WRITTEN EXERCISE: Every line that holds "pose" should be shown.

RECORD EXCERPTS:
-=-=-=-=-
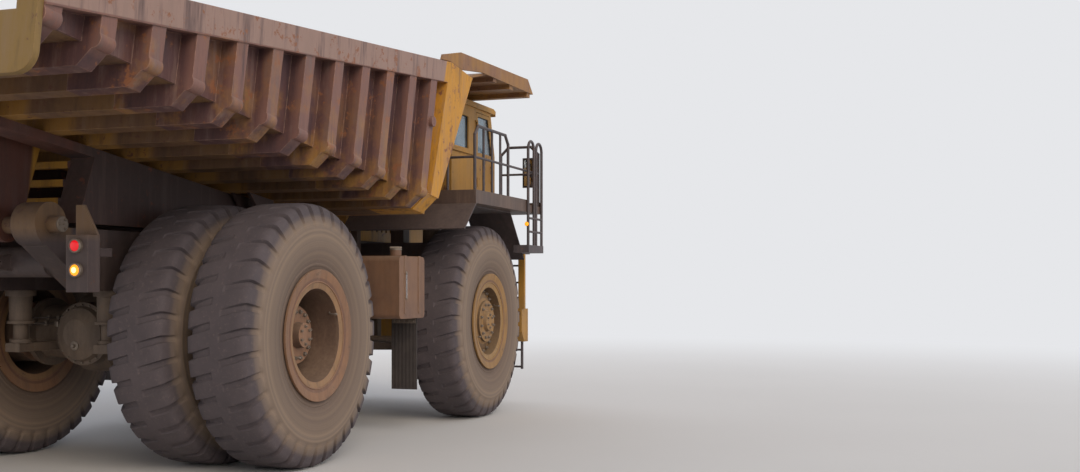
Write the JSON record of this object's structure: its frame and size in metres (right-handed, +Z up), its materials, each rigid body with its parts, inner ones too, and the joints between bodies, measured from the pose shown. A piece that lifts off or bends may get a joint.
-=-=-=-=-
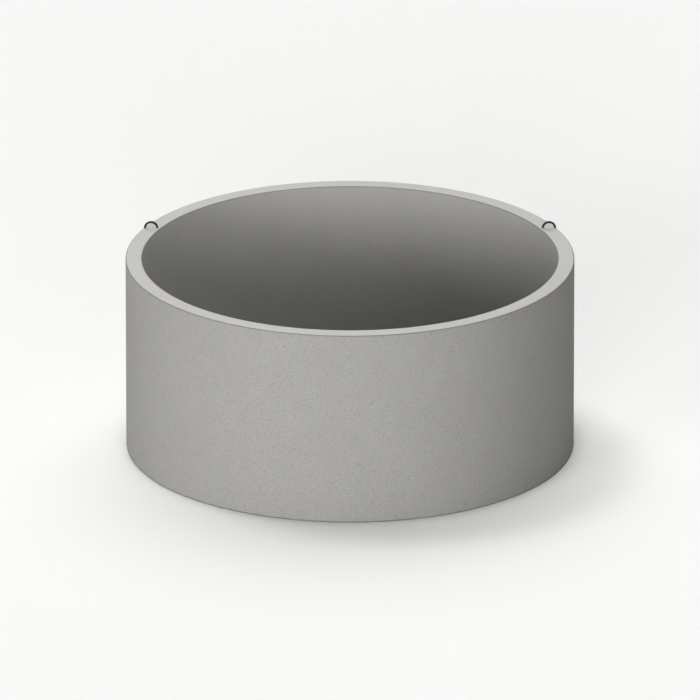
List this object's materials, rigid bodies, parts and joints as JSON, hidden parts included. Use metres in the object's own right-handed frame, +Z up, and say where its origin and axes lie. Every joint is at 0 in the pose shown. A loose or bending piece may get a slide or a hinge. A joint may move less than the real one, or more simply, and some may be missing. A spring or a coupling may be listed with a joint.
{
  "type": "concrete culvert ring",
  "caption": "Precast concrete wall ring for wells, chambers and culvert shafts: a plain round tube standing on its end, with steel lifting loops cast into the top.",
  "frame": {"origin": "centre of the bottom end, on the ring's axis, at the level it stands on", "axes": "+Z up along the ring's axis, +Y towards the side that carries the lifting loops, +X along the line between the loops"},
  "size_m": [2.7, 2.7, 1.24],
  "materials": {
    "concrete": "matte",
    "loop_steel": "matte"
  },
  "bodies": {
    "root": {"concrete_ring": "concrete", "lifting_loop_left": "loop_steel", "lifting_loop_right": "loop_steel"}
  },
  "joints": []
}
-=-=-=-=-
WRITTEN REPLY:
Write the JSON record of this object's structure: its frame and size in metres (right-handed, +Z up), its materials, each rigid body with its parts, inner ones too, and the joints between bodies, measured from the pose shown. A piece that lifts off or bends may get a joint.
List this object's materials, rigid bodies, parts and joints as JSON, hidden parts included. Use metres in the object's own right-handed frame, +Z up, and say where its origin and axes lie. Every joint is at 0 in the pose shown. A loose or bending piece may get a slide or a hinge. A joint may move less than the real one, or more simply, and some may be missing. A spring or a coupling may be listed with a joint.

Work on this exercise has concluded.